-- Start Records provided --

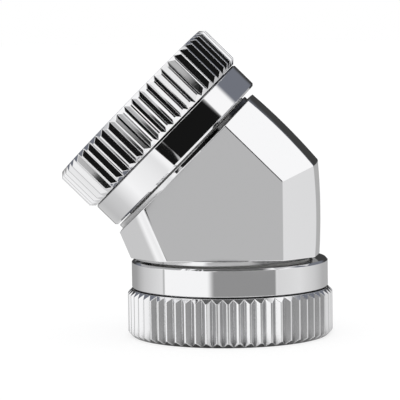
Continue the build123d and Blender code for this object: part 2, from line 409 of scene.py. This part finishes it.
def table_tone(tree):
    """Tone of the table, by the direction it is seen in and the spot that is seen."""
    geometry = tree.nodes.new("ShaderNodeNewGeometry")
    outgoing = tree.nodes.new("ShaderNodeVectorMath")
    outgoing.operation = "SCALE"
    outgoing.inputs["Scale"].default_value = -1.0
    tree.links.new(geometry.outputs["Incoming"], outgoing.inputs[0])
    bearing, height = bearing_and_height(tree, outgoing.outputs["Vector"])
    spot = tree.nodes.new("ShaderNodeSeparateXYZ")
    tree.links.new(geometry.outputs["Position"], spot.inputs[0])
    x, y = spot.outputs["X"], spot.outputs["Y"]
    squares = [math_node(tree, "MULTIPLY", side, side) for side in (x, y)]
    radius = math_node(tree, "SQRT", math_node(tree, "ADD", *squares))
    steep = tones_by_bearing(tree, bearing, STEEP_TONES)
    glancing = tones_by_bearing(tree, bearing, GLANCING_TONES)
    tone = blend(tree, window(tree, height, *GLANCING_HEIGHTS), steep, glancing)
    # Painted shade: a grey patch on the table's glow in front of the lens
    tone = lay_painted_shade(tree, tone, bearing, height, radius)
    return lay_card(tree, tone, bearing, height, x, y)


def table_top():
    """The lit table that only the metal sees, with painted shade and a card in front of the part.
    """
    material = bpy.data.materials.new("table_top")
    material.use_nodes = True
    tree = material.node_tree
    tree.nodes.clear()
    glow = tree.nodes.new("ShaderNodeEmission")
    output = tree.nodes.new("ShaderNodeOutputMaterial")
    tree.links.new(table_tone(tree), glow.inputs["Color"])
    tree.links.new(glow.outputs["Emission"], output.inputs["Surface"])
    sheet = flat_sheet("table_top", TABLE_HALF_SIZE, CAD_BOX[0].z - TABLE_DROP, material)
    sheet.visible_camera = False
    sheet.visible_diffuse = False
    sheet.visible_shadow = False
    sheet.visible_transmission = False


def camera():
    """Long lens in front of the part, a little above it and slightly rolled."""
    data = bpy.data.cameras.new("camera")
    data.sensor_width = SENSOR_WIDTH
    data.lens = FOCAL_LENGTH
    data.clip_start = CLIP_NEAR
    data.clip_end = CLIP_FAR
    cam = bpy.data.objects.new("camera", data)
    bpy.context.scene.collection.objects.link(cam)
    look = (CAMERA_TARGET - CAMERA_PLACE).to_track_quat("-Z", "Y")
    roll = Matrix.Rotation(CAMERA_ROLL, 4, "Z").to_quaternion()
    cam.rotation_mode = "QUATERNION"
    cam.location = CAMERA_PLACE
    cam.rotation_quaternion = look @ roll
    bpy.context.scene.camera = cam


dress_cad_nodes(make_materials())
floor()
table_top()
world()
camera()
bpy.context.scene.view_settings.view_transform = "Standard"
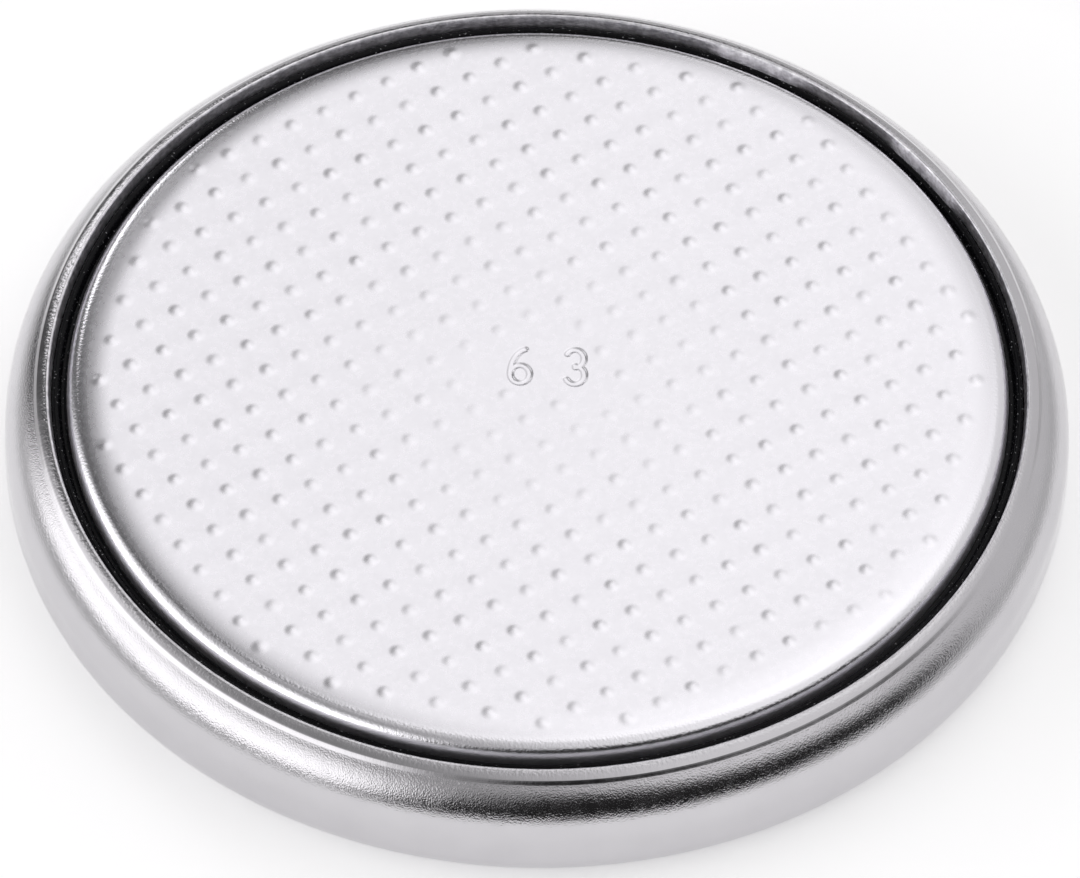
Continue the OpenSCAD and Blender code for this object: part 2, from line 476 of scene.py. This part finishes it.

-- End Records provided --

To be done.
Restate the data above word for word.

Exercise solution.
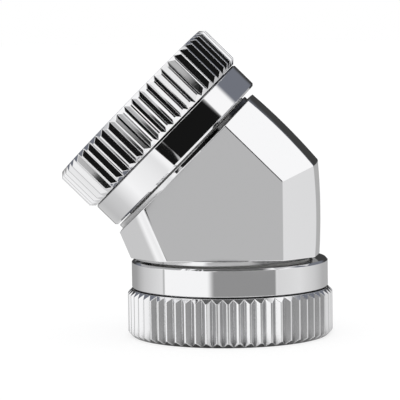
Continue the build123d and Blender code for this object: part 2, from line 409 of scene.py. This part finishes it.
def table_tone(tree):
    """Tone of the table, by the direction it is seen in and the spot that is seen."""
    geometry = tree.nodes.new("ShaderNodeNewGeometry")
    outgoing = tree.nodes.new("ShaderNodeVectorMath")
    outgoing.operation = "SCALE"
    outgoing.inputs["Scale"].default_value = -1.0
    tree.links.new(geometry.outputs["Incoming"], outgoing.inputs[0])
    bearing, height = bearing_and_height(tree, outgoing.outputs["Vector"])
    spot = tree.nodes.new("ShaderNodeSeparateXYZ")
    tree.links.new(geometry.outputs["Position"], spot.inputs[0])
    x, y = spot.outputs["X"], spot.outputs["Y"]
    squares = [math_node(tree, "MULTIPLY", side, side) for side in (x, y)]
    radius = math_node(tree, "SQRT", math_node(tree, "ADD", *squares))
    steep = tones_by_bearing(tree, bearing, STEEP_TONES)
    glancing = tones_by_bearing(tree, bearing, GLANCING_TONES)
    tone = blend(tree, window(tree, height, *GLANCING_HEIGHTS), steep, glancing)
    # Painted shade: a grey patch on the table's glow in front of the lens
    tone = lay_painted_shade(tree, tone, bearing, height, radius)
    return lay_card(tree, tone, bearing, height, x, y)


def table_top():
    """The lit table that only the metal sees, with painted shade and a card in front of the part.
    """
    material = bpy.data.materials.new("table_top")
    material.use_nodes = True
    tree = material.node_tree
    tree.nodes.clear()
    glow = tree.nodes.new("ShaderNodeEmission")
    output = tree.nodes.new("ShaderNodeOutputMaterial")
    tree.links.new(table_tone(tree), glow.inputs["Color"])
    tree.links.new(glow.outputs["Emission"], output.inputs["Surface"])
    sheet = flat_sheet("table_top", TABLE_HALF_SIZE, CAD_BOX[0].z - TABLE_DROP, material)
    sheet.visible_camera = False
    sheet.visible_diffuse = False
    sheet.visible_shadow = False
    sheet.visible_transmission = False


def camera():
    """Long lens in front of the part, a little above it and slightly rolled."""
    data = bpy.data.cameras.new("camera")
    data.sensor_width = SENSOR_WIDTH
    data.lens = FOCAL_LENGTH
    data.clip_start = CLIP_NEAR
    data.clip_end = CLIP_FAR
    cam = bpy.data.objects.new("camera", data)
    bpy.context.scene.collection.objects.link(cam)
    look = (CAMERA_TARGET - CAMERA_PLACE).to_track_quat("-Z", "Y")
    roll = Matrix.Rotation(CAMERA_ROLL, 4, "Z").to_quaternion()
    cam.rotation_mode = "QUATERNION"
    cam.location = CAMERA_PLACE
    cam.rotation_quaternion = look @ roll
    bpy.context.scene.camera = cam


dress_cad_nodes(make_materials())
floor()
table_top()
world()
camera()
bpy.context.scene.view_settings.view_transform = "Standard"
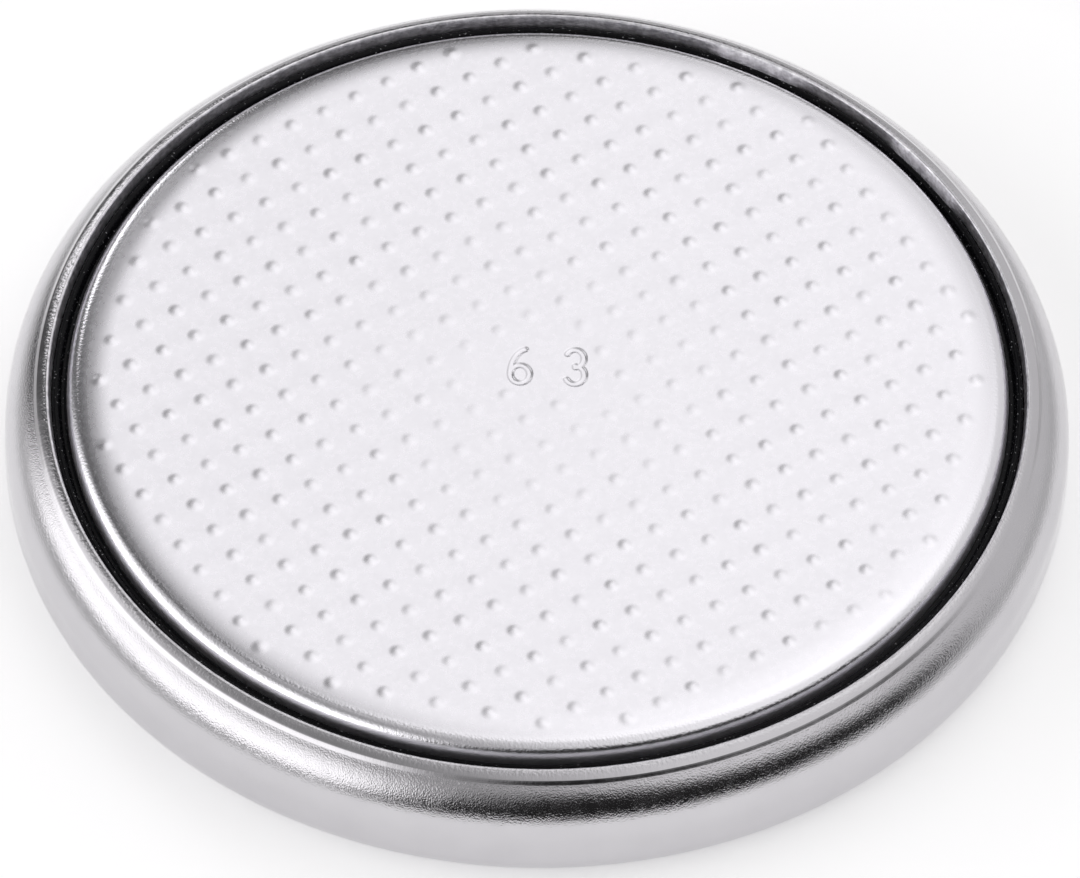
Continue the OpenSCAD and Blender code for this object: part 2, from line 476 of scene.py. This part finishes it.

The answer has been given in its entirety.